Rows from an object dataset:
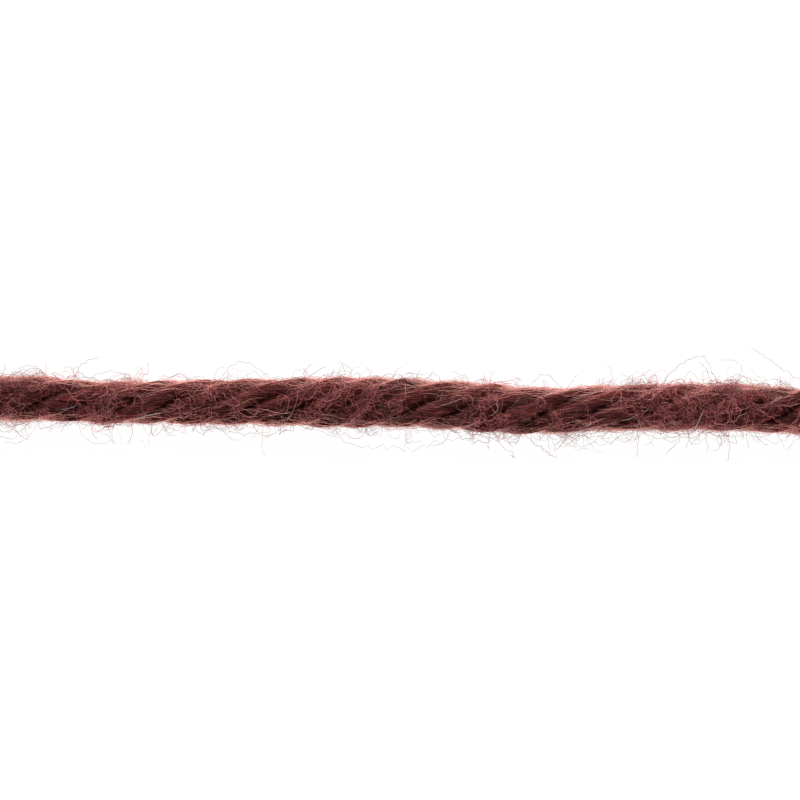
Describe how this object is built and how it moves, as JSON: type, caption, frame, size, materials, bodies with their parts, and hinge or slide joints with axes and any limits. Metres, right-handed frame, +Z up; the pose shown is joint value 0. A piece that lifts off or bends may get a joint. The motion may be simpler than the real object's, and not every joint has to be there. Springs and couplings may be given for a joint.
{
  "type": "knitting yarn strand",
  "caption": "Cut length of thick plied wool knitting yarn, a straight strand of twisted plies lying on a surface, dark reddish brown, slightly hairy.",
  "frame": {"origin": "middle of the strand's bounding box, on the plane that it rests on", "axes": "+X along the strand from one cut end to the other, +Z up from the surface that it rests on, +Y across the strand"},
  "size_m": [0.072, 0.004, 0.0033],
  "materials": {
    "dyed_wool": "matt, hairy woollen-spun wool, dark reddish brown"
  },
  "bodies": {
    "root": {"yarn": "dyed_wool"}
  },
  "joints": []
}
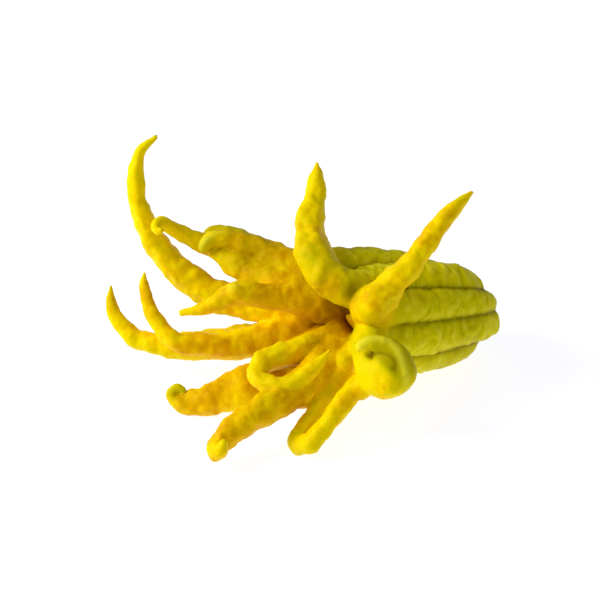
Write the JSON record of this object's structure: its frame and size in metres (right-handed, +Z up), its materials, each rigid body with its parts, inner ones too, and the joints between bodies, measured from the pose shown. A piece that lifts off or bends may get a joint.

▶ _Problem statement_: Repeat every line of the data, exactly and in full.

▶ _The completed task_:
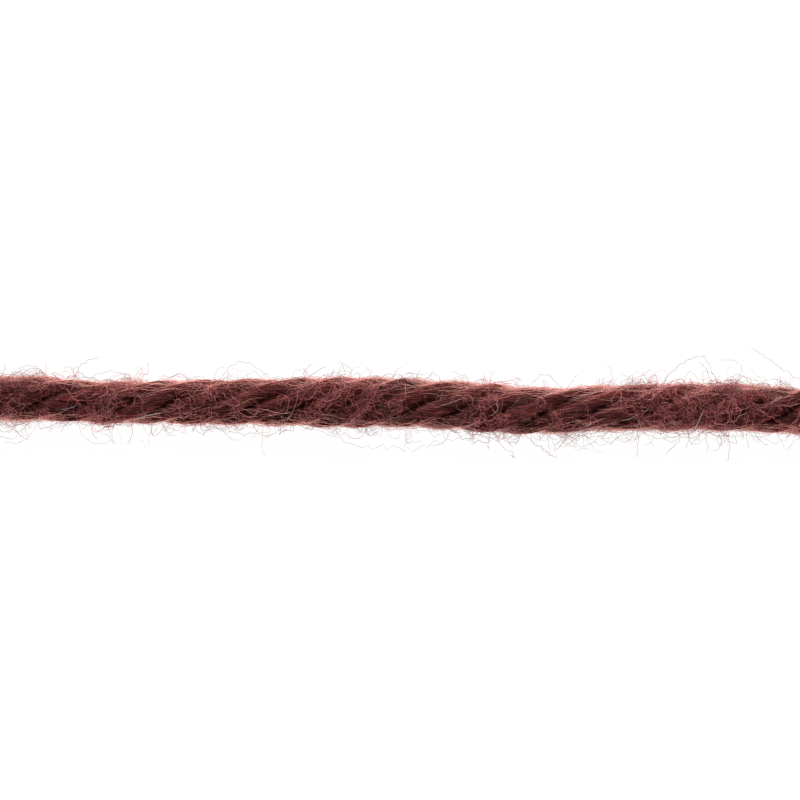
Describe how this object is built and how it moves, as JSON: type, caption, frame, size, materials, bodies with their parts, and hinge or slide joints with axes and any limits. Metres, right-handed frame, +Z up; the pose shown is joint value 0. A piece that lifts off or bends may get a joint. The motion may be simpler than the real object's, and not every joint has to be there. Springs and couplings may be given for a joint.
{
  "type": "knitting yarn strand",
  "caption": "Cut length of thick plied wool knitting yarn, a straight strand of twisted plies lying on a surface, dark reddish brown, slightly hairy.",
  "frame": {"origin": "middle of the strand's bounding box, on the plane that it rests on", "axes": "+X along the strand from one cut end to the other, +Z up from the surface that it rests on, +Y across the strand"},
  "size_m": [0.072, 0.004, 0.0033],
  "materials": {
    "dyed_wool": "matt, hairy woollen-spun wool, dark reddish brown"
  },
  "bodies": {
    "root": {"yarn": "dyed_wool"}
  },
  "joints": []
}
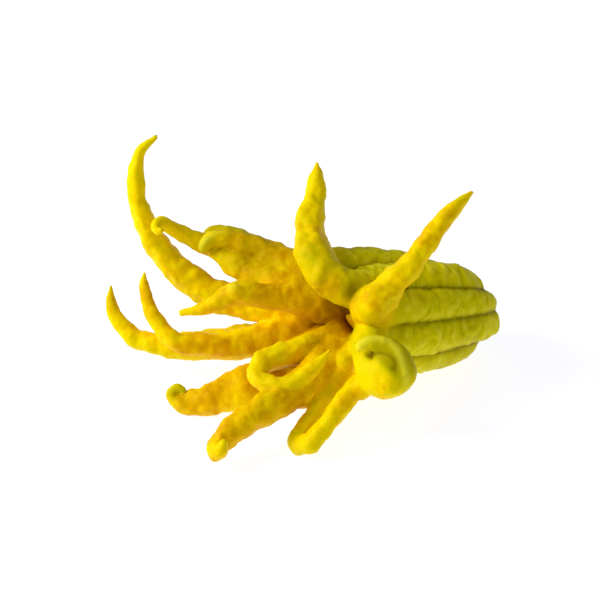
Write the JSON record of this object's structure: its frame and size in metres (right-handed, +Z up), its materials, each rigid body with its parts, inner ones too, and the joints between bodies, measured from the pose shown. A piece that lifts off or bends may get a joint.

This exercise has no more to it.